The Maryland congressman was in some ways channeling the frustration that many in the Baltimore business community feel about Penn Station. Updating the station is a project that is long overdue.

The five Amtrak-owned land parcels totaling 37 acres that are either adjacent to or near the station are underutilized and hold enormous unlocked potential.

Currently the inside of the station barely merits taking a photo to share with friends and relatives as one waits to board a train to go to work in Washington, D.C. or head to New York for the weekend.

But if you look at how Denver’s Union Station was “re-imagined” and redeveloped with an eclectic array of shops, restaurants and more, you get a sense of what’s possible.

Penn Station could be a lively welcoming place for commuters and tourists alike.

A number of ideas have been kicked around for years by Amtrak to bring new glory and life to Penn Station, but the plans tend to languish or fall by the wayside.

But this past week a cautiously optimistic tone began to emerge on the future of Penn Station.

At a meeting of Amtrak officials with the Greater Baltimore Committee’s Transportation & Mobility Committee and its Economic Development Committee, Amtrak said it plans to move forward in the not too distant future with requesting bids from private industry groups interested in serving as a “master developer” for the train station and the adjacent land parcels it owns.

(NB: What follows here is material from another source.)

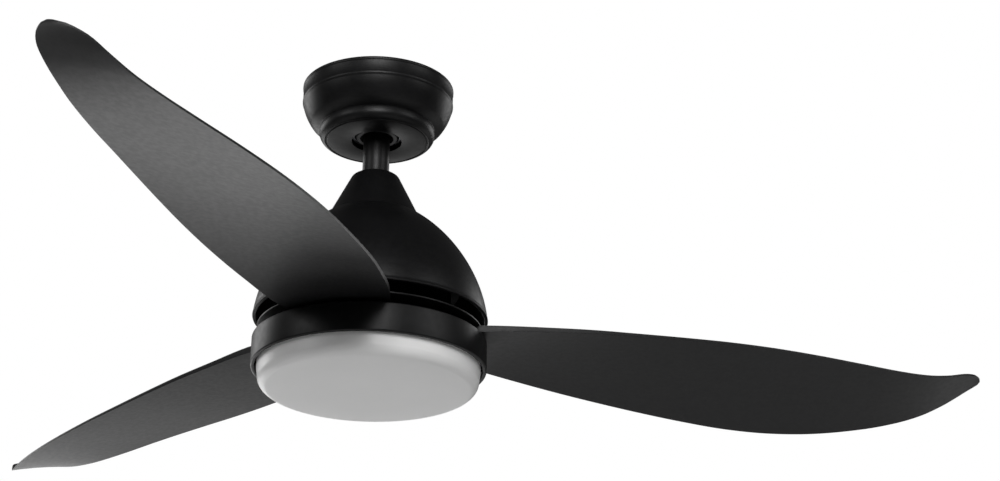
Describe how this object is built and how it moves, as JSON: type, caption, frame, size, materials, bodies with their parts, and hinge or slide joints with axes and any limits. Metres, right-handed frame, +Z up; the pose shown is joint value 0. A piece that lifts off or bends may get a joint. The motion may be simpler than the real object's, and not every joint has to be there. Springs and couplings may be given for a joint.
{
  "type": "ceiling fan with light",
  "caption": "Short-rod ceiling fan with curved twisting blades under a domed housing, a stepped round canopy and a flush round opal light below.",
  "frame": {"origin": "centre of the hanger bracket's face on the ceiling, on the fan's axis", "axes": "+Z up into the ceiling along the fan's axis; +X along the line of the bracket's two slots; the fan hangs down -Z"},
  "size_m": [0.9892, 1.0415, 0.306],
  "materials": {
    "black_paint": "satin powder coat",
    "blade_plastic": "fine satin moulding",
    "opal_plastic": "opal, satin",
    "zinc_steel": "zinc plated",
    "black_steel": "black oxide",
    "cast_zinc": "as cast",
    "cast_aluminium": "as cast",
    "lamination_steel": "bare laminations",
    "bearing_steel": "ground",
    "magnet": "ferrite",
    "copper_wire": "enamelled copper",
    "brass": "plain",
    "dark_plastic": "matte",
    "white_nylon": "matte",
    "white_board": "solder mask",
    "led_phosphor": "gloss",
    "cable_rubber": "matte"
  },
  "bodies": {
    "ceiling_mount": {"hanger_bracket": "zinc_steel", "ceiling_canopy": "black_paint", "canopy_screws": "black_steel", "canopy_trim_ring": "black_paint", "receiver_module": "dark_plastic", "terminal_block": "white_nylon", "earth_screw": "brass"},
    "swing_ball": {"hanger_ball": "dark_plastic", "ball_cross_pin": "zinc_steel"},
    "hanging": {"downrod": "black_paint", "rod_cable": "cable_rubber", "coupling_cover": "black_paint", "motor_yoke": "cast_zinc", "yoke_clevis_pin": "zinc_steel", "yoke_pin_clip": "zinc_steel", "yoke_set_screws": "zinc_steel", "motor_housing_dome": "black_paint", "dome_screws": "zinc_steel", "motor_shaft": "zinc_steel", "stator_core": "lamination_steel", "stator_windings": "copper_wire", "upper_bearing_inner_race": "bearing_steel", "lower_bearing_inner_race": "bearing_steel", "shaft_nuts": "zinc_steel", "light_mount_plate": "zinc_steel", "light_pan": "black_paint", "light_pan_screws": "zinc_steel", "led_driver": "white_nylon", "led_plate": "cast_aluminium", "led_plate_screws": "zinc_steel", "led_board": "white_board", "led_chips": "led_phosphor"},
    "rotor": {"rotor_upper_case": "black_paint", "rotor_lower_case": "black_paint", "rotor_magnets": "magnet", "rotor_iron_ring": "lamination_steel", "rotor_case_screws": "zinc_steel", "upper_bearing_outer_race": "bearing_steel", "lower_bearing_outer_race": "bearing_steel", "blade_carrier": "black_paint", "carrier_screws": "black_steel", "blade_nuts": "zinc_steel", "blade_screws": "black_steel", "blade_1": "blade_plastic", "blade_2": "blade_plastic", "blade_3": "blade_plastic"},
    "upper_ball_set": {"upper_bearing_balls": "bearing_steel", "upper_bearing_cage": "bearing_steel"},
    "lower_ball_set": {"lower_bearing_balls": "bearing_steel", "lower_bearing_cage": "bearing_steel"},
    "lens": {"diffuser": "opal_plastic"}
  },
  "joints": [
    {"name": "ball_swing", "type": "hinge", "parent": "ceiling_mount", "child": "swing_ball", "pos_m": [0, 0, -0.033], "axis": [1, 0, 0], "range_deg": [-12, 12]},
    {"name": "rod_swing", "type": "hinge", "parent": "swing_ball", "child": "hanging", "pos_m": [0, 0, -0.033], "axis": [0, 1, 0], "range_deg": [-8, 8]},
    {"name": "rotor_spin", "type": "hinge", "parent": "hanging", "child": "rotor", "pos_m": [0, 0, -0.249], "axis": [0, 0, 1], "continuous": true},
    {"name": "upper_cage_spin", "type": "hinge", "parent": "hanging", "child": "upper_ball_set", "pos_m": [0, 0, -0.171], "axis": [0, 0, 1], "continuous": true},
    {"name": "lower_cage_spin", "type": "hinge", "parent": "hanging", "child": "lower_ball_set", "pos_m": [0, 0, -0.243], "axis": [0, 0, 1], "continuous": true},
    {"name": "lens_twist", "type": "hinge", "parent": "hanging", "child": "lens", "pos_m": [0, 0, -0.28], "axis": [0, 0, 1], "range_deg": [-20, 0]}
  ],
  "couplings": [
    {"joint": "upper_cage_spin", "follows": "rotor_spin", "ratio": 0.6},
    {"joint": "lower_cage_spin", "follows": "rotor_spin", "ratio": 0.6}
  ]
}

At the congressional committee hearing when Congressman Cummings expressed his frustrations, Amtrak officials disclosed that they’d received nine responses from private entities to a Request for Information. An RFI is essentially a way to “test the waters” to see if there is serious interest in a project that may lead to a legitimate bid proposal.

Amtrak hasn’t disclosed the identities or any specifics of the nine responses received. But this early strong interest – and the Amtrak plans to keep the process moving toward requesting actual request for bids – is a promising sign.

Amtrak officials told the GBC committees that they plan to release additional details after the city and state transportation officials are updated on the project later this month.

These upcoming meetings present a good opportunity for state and local elected officials to press Amtrak officials to fully commit to improvements at Penn Station and a leveraging of the potential in the Amtrak-owned real estate nearby.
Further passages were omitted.